Anderson teamed up with Moses to score Oklahoma State’s first 15 points, and then Anderson and Obi Muonelo combined for all of the Cowboys’ points during an 11-0 run that put them comfortably ahead. Muonelo had a basket off of an offensive rebound, then added a fast-break layup and a 3-pointer that made it 28-13 late in the first half.

It was the only 3-pointer of the first half for Oklahoma State, which ranks fourth in the nation with 9.9 made 3-pointers per game. The Cowboys finished the game with only 12 shots from 3-point range and three makes, both season-lows.

But the biggest difference was at the other end of the floor, where the Longhorns scored 40 less points than when the teams met less than three weeks earlier.

“We played some defense,” Harris said. “That sums it up.”
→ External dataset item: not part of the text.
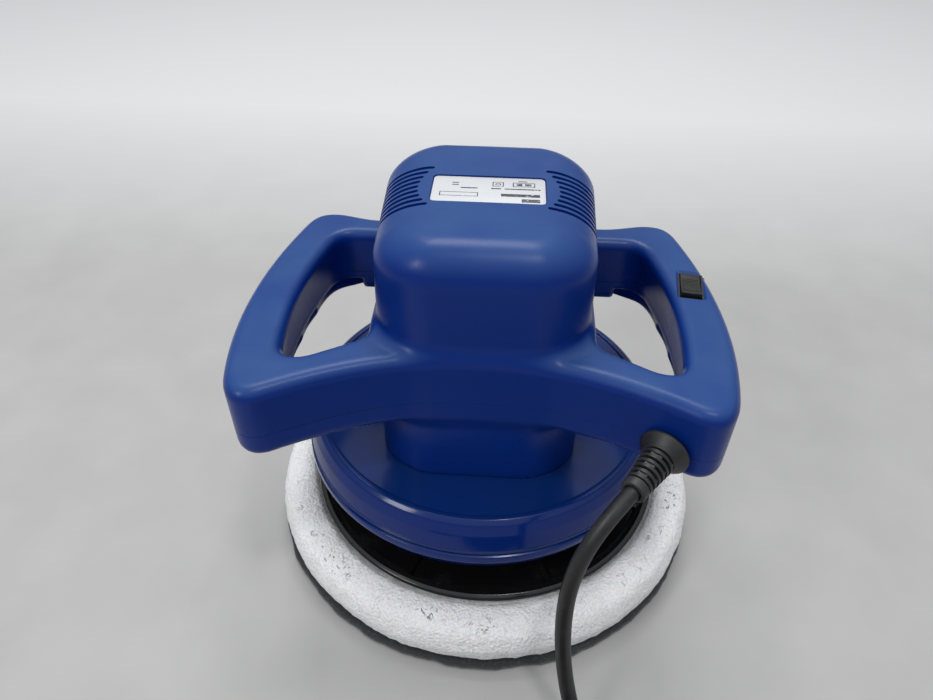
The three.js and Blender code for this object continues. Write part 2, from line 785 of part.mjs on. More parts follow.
// ---------------------------------------------------------------- motor, still pieces

function motorBracket() {
  const seatTop = lowerBearingBottom + bearingWidth;
  let bracket = lathe([
    [shaftRadius + 1, bracketBottom], [bracketRadius, bracketBottom], [bracketRadius, bracketTop],
    [seatRadius + 2.2, bracketTop], [seatRadius + 2.2, seatTop], [seatRadius, seatTop],
    [seatRadius, lowerBearingBottom - fitGap], [shaftRadius + 1, lowerBearingBottom - fitGap],
  ]);
  for (const x of [postX, -postX]) {
    for (const y of [postX, -postX]) {
      bracket = bracket.subtract(cylinder(screwRadius + fitGap, 0, bracketTop + 1, x, y, smallSides));
    }
  }
  return bracket;
}

function motorCan() {
  const inner = canRadius - canWall;
  const cupTop = canTop + bearingWidth;
  return lathe([
    [inner, bracketTop + fitGap], [canRadius, bracketTop + fitGap], [canRadius, canTop - 2],
    [canRadius - 2, canTop], [seatRadius + 2, canTop], [seatRadius + 2, cupTop + 1.5],
    [0, cupTop + 1.5], [0, cupTop], [seatRadius, cupTop],
    [seatRadius, canTop - canWall], [inner, canTop - canWall],
  ]);
}

function magnet(side) {
  const outer = flatRadius(canRadius - canWall) - fitGap;
  const inner = outer - magnetThickness;
  const arc = new THREE.Shape();
  const reach = THREE.MathUtils.degToRad(62);
  const middle = side > 0 ? 0 : Math.PI;
  arc.absarc(0, 0, outer, middle - reach, middle + reach, false);
  arc.absarc(0, 0, inner, middle + reach, middle - reach, true);
  arc.closePath();
  return extrude(arc, coreBottom - 3, coreTop + 3, 8);
}

const brushHalf = 2.5;

function brushCard() {
  const outer = flatRadius(canRadius - canWall) - fitGap;
  let card = ring(commutatorRadius + 3, outer, cardZ, cardZ + 1.8);
  for (const side of [1, -1]) {
    const x0 = side > 0 ? commutatorRadius + 2.5 : -outer + 4;
    const x1 = side > 0 ? outer - 4 : -commutatorRadius - 2.5;
    const holder = box(x0, x1, -brushHalf - 1.8, brushHalf + 1.8, brushZ - brushHalf - 1.6, cardZ + 0.5);
    card = card.add(holder);
  }
  const slide = brushHalf + fitGap;
  return card.subtract(box(-outer, outer, -slide, slide, brushZ - slide, brushZ + slide));
}

function brush(side) {
  const near = commutatorRadius + fitGap;
  const x0 = side > 0 ? near : -near - 12;
  return box(x0, x0 + 12, -brushHalf, brushHalf, brushZ - brushHalf, brushZ + brushHalf);
}

const boardZ = canTop + fitGap;

// ---------------------------------------------------------------- motor, turning pieces

function armatureCore() {
  let core = cylinder(coreRadius, coreBottom, coreTop);
  const teeth = 8;
  for (let i = 0; i < teeth; i += 1) {
    const angle = i / teeth * Math.PI * 2;
    const slot = box(coreRadius - 8, coreRadius + 2, -1.2, 1.2, coreBottom - 1, coreTop + 1);
    core = core.subtract(moved(slot, new THREE.Matrix4().makeRotationZ(angle)));
  }
  return core.subtract(cylinder(shaftRadius + fitGap, coreBottom - 1, coreTop + 1));
}

function commutator() {
  const half = commutatorLength / 2;
  return ring(shaftRadius + fitGap, commutatorRadius, brushZ - half, brushZ + half);
}

function winding(z0, z1) {
  const outer = coreRadius - 2.5;
  return lathe([
    [shaftRadius + 2, z0], [outer - 2, z0], [outer, z0 + 2],
    [outer, z1 - 2], [outer - 2, z1], [shaftRadius + 2, z1],
  ]);
}

function motorShaft() {
  return lathe([
    [0, hubStep], [shaftRadius, hubStep], [shaftRadius, shaftTop - 0.6],
    [shaftRadius - 0.6, shaftTop], [0, shaftTop],
  ]);
}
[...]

Texas played its second straight game without starting forward Gary Johnson, the team’s third-leading scorer, because of a left ankle injury. Barnes said he had expected Johnson to play Saturday and couldn’t explain why he hadn’t been able to recover.

“I played 40 minutes and, to be honest, to be the player I want to be, I’m not able to play 40 strong minutes,” said James, who was 7-for-19 from the field.

“You can tell we’re missing Gary—his inside presence, and he can knock down open jump shots and rebound the ball. We miss Gary a lot. I hope he gets back soon.”